PPRuNe Forums - View Single Post - Having a bone to pick with commercial aviation
Old 1st Apr 2019, 12:48
  #10 (permalink)  
Uplinker
 
Join Date: Nov 1999
Location: UK
Posts: 2,494
Received 101 Likes on 61 Posts
Good OP.

I don’t think manufacturers, passengers or airlines will heed any of your comments though. They are working towards single pilot airliners - though goodness only knows why. There seems to be this impression that pilots and their training are too expensive. Do we say the same about medical doctors? - where errors might fatally affect one patient at a time, as opposed to potentially several hundred in one go if pilots get it badly wrong?

One concern is (lack of sufficient) training. Student pilots are being churned out from flying school, (having flown, what, 140 hours on a SEP?), straight onto highly automated jet aircraft, without actually learning to fly in a busy commercial environment on small non-automated turbo props. Basic fundamental flying skills and scans are not learned and coded into ‘motor programs’ in the brain - hence the AF447 F/O holding full backstick and deep stalling. Any airliner you do that to will stall. Weather appreciation is not learned or experienced as it is when flying a turboprop with deicing boots and props at FL180 in all the icing and turbulence.

I frequently forget to ask for flight directors off when flying manually, because I am so used to looking through the FD to my basic pitch, V/S and thrust settings.

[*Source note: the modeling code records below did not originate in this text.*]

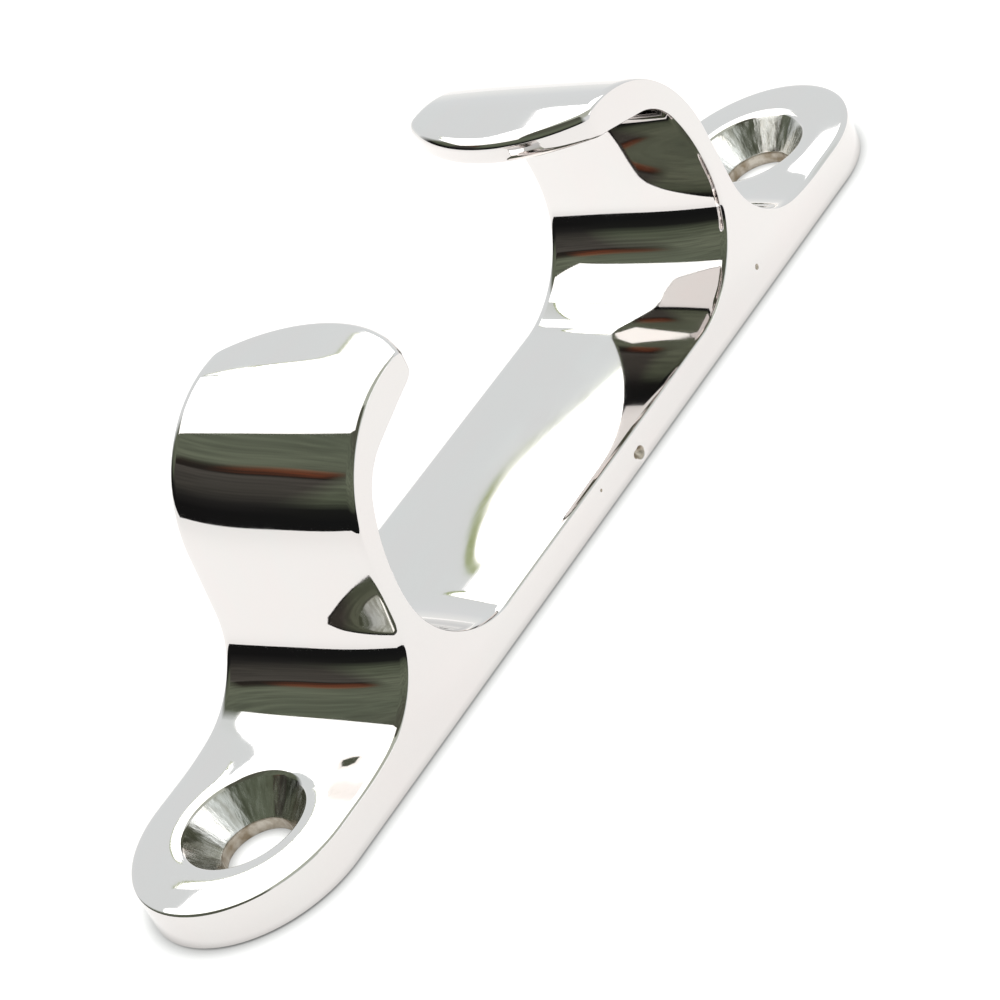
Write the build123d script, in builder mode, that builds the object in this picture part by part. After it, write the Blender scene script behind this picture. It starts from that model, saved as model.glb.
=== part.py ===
"""Open bow chock (fairlead): one polished stainless steel casting.

Units are millimetres.  X runs along the chock, Y across it and Z up.  The
origin is the centre of the flat base, where the chock meets the deck.
"""

import os
from math import cos, radians, sin

from build123d import *

# ---- overall size ----
LENGTH = 152.0  # over the rounded ends of the two mounting pads
WIDTH = 26.7  # between the flat front and back faces
HEIGHT = 38.6  # deck to the top of the horns

# ---- mounting pads ----
PAD_EDGE = 5.3  # pad thickness at its rim
PAD_CROWN = 0.5  # how far the pad rises from the rim to the screw hole
PAD_END = 15.0  # length of the half ellipse that ends each pad
HOLE_SPACING = 123.3  # centre to centre of the two screw holes
HOLE_RADIUS = 4.25  # clears an M8 or 5/16 in screw
SINK_RADIUS = 7.5  # mouth of the countersink
SINK_ANGLE = 82.0  # included angle of the countersink

# ---- outside of a horn, from the pad up ----
FOOT_X = 51.9  # where the pad turns up into the horn
FOOT_RADIUS = 11.0
WALL_LEAN = 5.0  # the wall leans inwards by this many degrees
SHOULDER_RADIUS = 16.8

# ---- throat that holds the rope, from the floor up and over to the lip ----
FLOOR = 4.7  # thickness of the floor between the horns
CRADLE_X = 23.9  # where the flat floor starts to curve up
CRADLE_RADIUS = 13.2
SIDE_RADIUS = 26.0
SIDE_TURN = 22.6
CROOK_RADIUS = 8.0
CROOK_TURN = 49.4
LIP_RUN = 5.9  # straight stretch under the lip
LIP_RADIUS = 28.5  # the underside flattens out towards the tip

# ---- lip tips ----
GAP = 33.0  # opening between the two tips, at mid width
TIP_RADIUS = 20.3  # each tip is an arc, seen from above
TIP_ROUND = 1.0  # rounding along the tip's top and bottom edges
TIP_SPARE = 4.0  # the lips are drawn this much longer, then trimmed

# ---- finishing ----
EDGE_ROUND = 0.4  # polished edges of the front and back faces
BASE_BREAK = 0.3  # broken edge round the base

# ---- worked out from the sizes above ----
lean = radians(WALL_LEAN)
turned_height = (FOOT_RADIUS + SHOULDER_RADIUS) * (1 - sin(lean))
wall_length = (HEIGHT - PAD_EDGE - turned_height) / cos(lean)
lip_turn = 90 - SIDE_TURN - CROOK_TURN
pad_centre = LENGTH / 2 - PAD_END
tip_centre = GAP / 2 + TIP_RADIUS
spare_x = GAP / 2 - TIP_SPARE
hole_x = HOLE_SPACING / 2
crown_radius = WIDTH / 2 - EDGE_ROUND
sink_z = PAD_EDGE + PAD_CROWN * (1 - (SINK_RADIUS / crown_radius) ** 2)

os.makedirs("parts", exist_ok=True)

# ---- the shallow dome that crowns each pad, about its own axis ----
with BuildPart() as crown:
    with BuildSketch(Plane.XZ):
        with BuildLine():
            Polyline(
                (0, PAD_CROWN),
                (0, -PAD_CROWN),
                (crown_radius, -PAD_CROWN),
                (crown_radius, 0),
            )
            TangentArc((0, PAD_CROWN), (crown_radius, 0), tangent=(1, 0))
        make_face()
    revolve(axis=Axis.Z)

with BuildPart() as chock_body:
    # ---- side view of the casting, drawn for +X and mirrored ----
    with BuildSketch(Plane.XZ):
        with BuildLine():
            # throat: floor, cradle, side, crook and the underside of the lip
            floor = Line((0, FLOOR), (CRADLE_X, FLOOR))
            cradle = JernArc(floor @ 1, floor % 1, CRADLE_RADIUS, 90)
            side = JernArc(cradle @ 1, cradle % 1, SIDE_RADIUS, SIDE_TURN)
            crook = JernArc(side @ 1, side % 1, CROOK_RADIUS, CROOK_TURN)
            under = Line(crook @ 1, crook @ 1 + (crook % 1) * LIP_RUN)
            lip = JernArc(under @ 1, under % 1, LIP_RADIUS, lip_turn)
            # outside: base, pad end, pad, foot, wall and shoulder
            base = Line((0, 0), (LENGTH / 2, 0))
            end = Line(base @ 1, (LENGTH / 2, PAD_EDGE))
            pad = Line(end @ 1, (FOOT_X, PAD_EDGE))
            foot = JernArc(pad @ 1, pad % 1, FOOT_RADIUS, WALL_LEAN - 90)
            wall = Line(foot @ 1, foot @ 1 + (foot % 1) * wall_length)
            shoulder = JernArc(wall @ 1, wall % 1, SHOULDER_RADIUS, 90 - WALL_LEAN)
            # close the end of the lip and the middle of the floor
            Polyline(shoulder @ 1, (spare_x, HEIGHT), (spare_x, (lip @ 1).Y), lip @ 1)
            Line(base @ 0, floor @ 0)
        make_face()
        mirror(about=Plane.YZ)
    extrude(amount=WIDTH / 2, both=True)

    # ---- plan view: straight sides with elliptical ends ----
    with BuildSketch():
        Rectangle(2 * pad_centre, WIDTH)
        with Locations((-pad_centre, 0), (pad_centre, 0)):
            Ellipse(PAD_END, WIDTH / 2)
    extrude(amount=HEIGHT, mode=Mode.INTERSECT)

    # ---- the two lips are trimmed to arcs ----
    with BuildSketch(Plane.XY.offset(HEIGHT / 2)):
        Rectangle(GAP + 4 * TIP_SPARE, 2 * WIDTH)
        with Locations((-tip_centre, 0), (tip_centre, 0)):
            Circle(TIP_RADIUS, mode=Mode.SUBTRACT)
    extrude(amount=HEIGHT, mode=Mode.SUBTRACT)

    # ---- rounded tips, then the polished edges of the front and back faces ----
    tips = chock_body.faces().filter_by(lambda face: abs(abs(face.center().X) - GAP / 2) < 1)
    fillet(tips.edges().filter_by(lambda edge: edge.length > WIDTH), TIP_ROUND)
    sides = chock_body.faces().filter_by(Axis.Y)
    fillet(sides.edges().filter_by(lambda edge: edge.center().Z > 0), EDGE_ROUND)

    # ---- crowned pads, drilled and countersunk for the two deck screws ----
    with Locations((-hole_x, 0, PAD_EDGE), (hole_x, 0, PAD_EDGE)):
        add(crown.part)
    with Locations((-hole_x, 0, sink_z), (hole_x, 0, sink_z)):
        CounterSinkHole(HOLE_RADIUS, SINK_RADIUS, counter_sink_angle=SINK_ANGLE)

    # ---- the sharp rim of the base is broken ----
    base_face = chock_body.faces().sort_by(Axis.Z)[0]
    chamfer(base_face.outer_wire().edges(), BASE_BREAK)

chock_body.part.label = "chock_body"
export_step(chock_body.part, "parts/chock_body.step")
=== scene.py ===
"""Looks for the open bow chock: a mirror-polished stainless casting, rebuilt as a fine quad mesh.

Lengths are in millimetres in the frame's own axes (X along the chock, Y across it, Z up)
until a mesh, light or camera is made, where MM turns them into metres.
"""

from math import ceil, cos, hypot, pi, radians, sin, sqrt

import bmesh
import bpy
import numpy as np
from mathutils import Matrix, Vector, noise
from mathutils.geometry import delaunay_2d_cdt


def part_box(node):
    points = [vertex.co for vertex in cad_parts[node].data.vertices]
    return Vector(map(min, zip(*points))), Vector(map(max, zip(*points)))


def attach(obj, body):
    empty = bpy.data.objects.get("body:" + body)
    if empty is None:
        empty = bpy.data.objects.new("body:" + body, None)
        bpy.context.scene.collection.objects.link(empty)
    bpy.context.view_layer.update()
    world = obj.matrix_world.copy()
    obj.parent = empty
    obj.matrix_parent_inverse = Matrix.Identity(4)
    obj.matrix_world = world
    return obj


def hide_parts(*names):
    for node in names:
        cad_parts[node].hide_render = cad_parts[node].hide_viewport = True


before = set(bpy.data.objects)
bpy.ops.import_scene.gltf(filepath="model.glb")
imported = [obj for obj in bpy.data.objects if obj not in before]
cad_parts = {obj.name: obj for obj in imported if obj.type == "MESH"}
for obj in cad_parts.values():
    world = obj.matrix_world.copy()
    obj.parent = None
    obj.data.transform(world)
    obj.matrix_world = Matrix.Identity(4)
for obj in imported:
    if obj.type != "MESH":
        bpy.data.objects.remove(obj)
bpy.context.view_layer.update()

MM = 0.001

# ---- sizes read from the frame ----
_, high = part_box("chock_body")
HALF_LENGTH = high.x / MM
HALF_WIDTH = high.y / MM
HEIGHT = high.z / MM

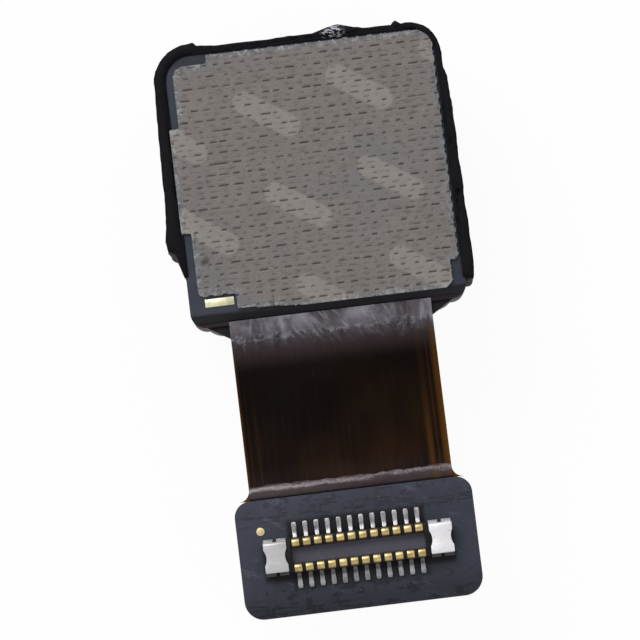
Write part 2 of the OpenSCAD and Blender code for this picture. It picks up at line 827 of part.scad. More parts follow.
// Room that a wrapped contact takes out of the wall
module contact_recess() {
  w = contact_w + 2 * recess_gap;
  translate([-w / 2, wall_in - cut, plug_floor]) cube([w, cut + recess, plug_h]);
  translate([-w / 2, wall_out - recess, -cut]) cube([w, cut, plug_h + 2 * cut]);
  translate([-w / 2, wall_in - cut, plug_h - recess]) cube([w, plug_wall + 2 * cut, cut]);
}

// Side view of a contact: over the wall, then out along the board
module contact_wrap() {
  top = plug_h - recess + contact_t;
  inner = wall_in + recess - contact_t;
  outer = wall_out - recess + contact_t;
  bend = 0.09;
  difference() {
    union() {
      translate([inner, plug_floor]) square([outer - inner, top - plug_floor - bend]);
      translate([inner + bend, plug_floor]) square([outer - inner - 2 * bend, top - plug_floor]);
      for (y = [inner + bend, outer - bend]) translate([y, top - bend]) circle(bend);
      translate([outer - contact_t, 0]) square([contact_t, plug_floor]);
    }
    translate([wall_in + recess, plug_floor - cut])
      square([plug_wall - 2 * recess, plug_h - recess - plug_floor + cut]);
  }
}

module contact_tail() {
  outer = wall_out - recess + contact_t;
  translate([outer - contact_t, 0]) square([tail_strip_l + contact_t, contact_t]);
}

module side_extrude(w) {
  rotate([90, 0, 90]) linear_extrude(w, center = true) children();
}

module contacts_row(row) {
  color([0.85, 0.7, 0.35]) translate([0, plug_y, plug_z]) mirror([0, row - 1, 0])
    for (i = [0:contacts - 1]) translate([contact_x(i), 0, 0]) {
      side_extrude(contact_w) contact_wrap();
      side_extrude(tail_strip_w) contact_tail();
    }
}

// Solder that wets the top and the end of each tail
module solder_row(row) {
  outer = wall_out - recess + contact_t;
  end = outer + tail_strip_l;
  skin = contact_t + solder_skin;
  color([0.75, 0.76, 0.78]) translate([0, plug_y, plug_z]) mirror([0, row - 1, 0])
    for (i = [0:contacts - 1]) translate([contact_x(i), 0, 0]) side_extrude(tail_strip_w)
      polygon([[outer, contact_t], [outer, contact_t + solder_h], [outer + solder_fillet, skin],
        [end, skin], [end + solder_toe, 0], [end, 0], [end, contact_t]]);
}

// Side view of a folded hold-down: over the block, down both sides and out in two feet
module holddown_wrap() {
  top = plug_h + holddown_t;
  leg = block_r + holddown_t;
  bend = holddown_t + bend_r;
  difference() {
    union() {
      translate([-leg, 0]) square([2 * leg, top - bend]);
      translate([bend - leg, 0]) square([2 * (leg - bend), top]);
      for (y = [-1, 1]) {
        translate([y * (leg - bend), top - bend]) circle(bend);
        translate([y * (leg + foot_l / 2) - foot_l / 2, 0]) square([foot_l, holddown_t]);
      }
    }
    translate([-block_r, -cut]) square([2 * block_r, plug_h + cut]);
  }
}

// Hold-down over an end block: waisted top plate, and two prongs with flared feet on each side
module hold_down(side) {
  w = plug_end_x - wall_end_x - holddown_gap;
  waist_x = w / 2 - waist + waist_r;
  slot_h = plug_h - slot_margin;
  color([0.82, 0.81, 0.8]) translate([side * (plug_end_x - w / 2), plug_y, plug_z])
    difference() {
      side_extrude(w) holddown_wrap();
      // waist of the top plate
      for (x = [-1, 1]) translate([x * waist_x, 0, plug_h - cut / 2]) cylinder(h = cut, r = waist_r);
      // slot between the two prongs of each side
      for (y = [0, 1]) mirror([0, y, 0]) translate([-prong_gap / 2, block_r - skim, -cut])
        cube([prong_gap, skim + holddown_t + foot_l + cut, cut + slot_h]);
    }
}

// ---------- the parts ----------

shield_can();
spacer_frame();
upper_spring();
for (i = [1:4]) magnet(i);
coil();
lens_carrier();
lower_spring(-1);  // lower_spring_left
lower_spring(1);  // lower_spring_right
terminal(-1);  // terminal_left
terminal(1);  // terminal_right
actuator_base();
lens_barrel();
for (i = [1:lens_count]) lens(i - 1);
for (i = [1:4]) baffle(i);
lens_retainer();
ir_filter();
sensor_holder();
image_sensor();
bond_wires();
driver_chip();
memory_chip();
for (i = [1:4]) capacitor(i);
lower_board();
flex_circuit();
upper_board();
conductive_cloth();
ground_pad();
index_dot();
root_bead();
root_fillet();
connector_bead();
connector_board();
connector_stiffener();
plug_housing();
contacts_row(1);  // contacts_row_1
contacts_row(2);  // contacts_row_2
solder_row(1);  // solder_row_1
solder_row(2);  // solder_row_2
hold_down(-1);  // hold_down_left
hold_down(1);  // hold_down_right
side_tape();
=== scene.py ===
"""Finished surfaces, small pieces and stage for the camera module."""

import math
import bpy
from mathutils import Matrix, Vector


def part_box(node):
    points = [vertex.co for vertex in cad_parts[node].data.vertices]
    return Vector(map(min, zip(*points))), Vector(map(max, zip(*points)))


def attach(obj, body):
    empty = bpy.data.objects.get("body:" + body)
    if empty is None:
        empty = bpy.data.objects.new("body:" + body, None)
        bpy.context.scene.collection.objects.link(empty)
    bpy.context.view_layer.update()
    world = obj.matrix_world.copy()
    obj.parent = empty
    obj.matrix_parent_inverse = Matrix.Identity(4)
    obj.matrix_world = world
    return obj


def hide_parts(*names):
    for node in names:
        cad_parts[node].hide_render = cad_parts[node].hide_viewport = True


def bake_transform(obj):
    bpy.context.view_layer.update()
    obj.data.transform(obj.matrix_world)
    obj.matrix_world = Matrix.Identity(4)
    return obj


bl_info = {
    "name": "Camera module finishes",
    "version": (1, 0, 0),
    "blender": (4, 5, 0),
    "location": "3D View > Sidebar > Camera module",
    "description": "Dresses the camera module's frame with cloth, tape, resin, contacts and a stage",
    "category": "Object",
}

import bpy
import numpy as np
from bpy.props import FloatProperty, FloatVectorProperty, IntProperty, PointerProperty
from mathutils import Matrix, Vector

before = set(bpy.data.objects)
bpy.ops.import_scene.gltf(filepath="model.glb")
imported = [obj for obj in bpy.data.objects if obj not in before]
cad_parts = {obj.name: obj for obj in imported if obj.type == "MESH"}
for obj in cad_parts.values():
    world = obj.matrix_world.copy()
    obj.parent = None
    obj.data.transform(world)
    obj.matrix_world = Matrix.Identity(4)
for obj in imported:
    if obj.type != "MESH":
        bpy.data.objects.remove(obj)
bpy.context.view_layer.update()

MM = 0.001
CONTACTS = 12  # in one row
CONTACT_WIDTH = 0.25  # mm
WALL_INNER, WALL_OUTER = 0.27, 0.51  # mm, from the plug's middle line to a long wall's two sides
SPRING_STEP = 0.3  # mm, from the coil's outside to the springs' inner rings
SPRING_GAP = 0.3  # mm, in which the springs' arms lie
SPRING_PLAY = 0.005  # mm, by which the arms are cut short at both ends
ARM_SWEEP = math.radians(62)
FLOOR_LEVEL = -0.02  # mm
VIEW_MIDDLE = (-0.34, -4.55)  # mm, where the line of sight meets the module's back
KEY_PLACE = Vector((-45, 85, 120))  # mm
KEY_AIM = Vector((0, -4, 5))  # mm


def box_mm(node):
    """Lowest and highest corner of a CAD node, in millimetres."""
    low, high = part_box(node)
    return low / MM, high / MM


# ---------- what a user may change ----------


def linear(code):
    """A linear colour from a six-digit colour code."""
    parts = [int(code[i : i + 2], 16) / 255 for i in (0, 2, 4)]
    return tuple(c / 12.92 if c <= 0.04045 else ((c + 0.055) / 1.055) ** 2.4 for c in parts)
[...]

Another concern is lack of manual flying. I am a guilty as the next pilot - If it is dark, busy, bad weather, or I am tired, the AP goes in so that I can better monitor the flightpath (and PM!). The reason is I don’t want to screw up, but the consequence is that my raw flying skills go rusty. If companies mandated manual flight until FL100 or similar, (some do), and if pilots had to log three or more manually flown raw data or visual approaches to land every six months, (as we used to do for Autolands), we might be able to prevent some of the rust building up.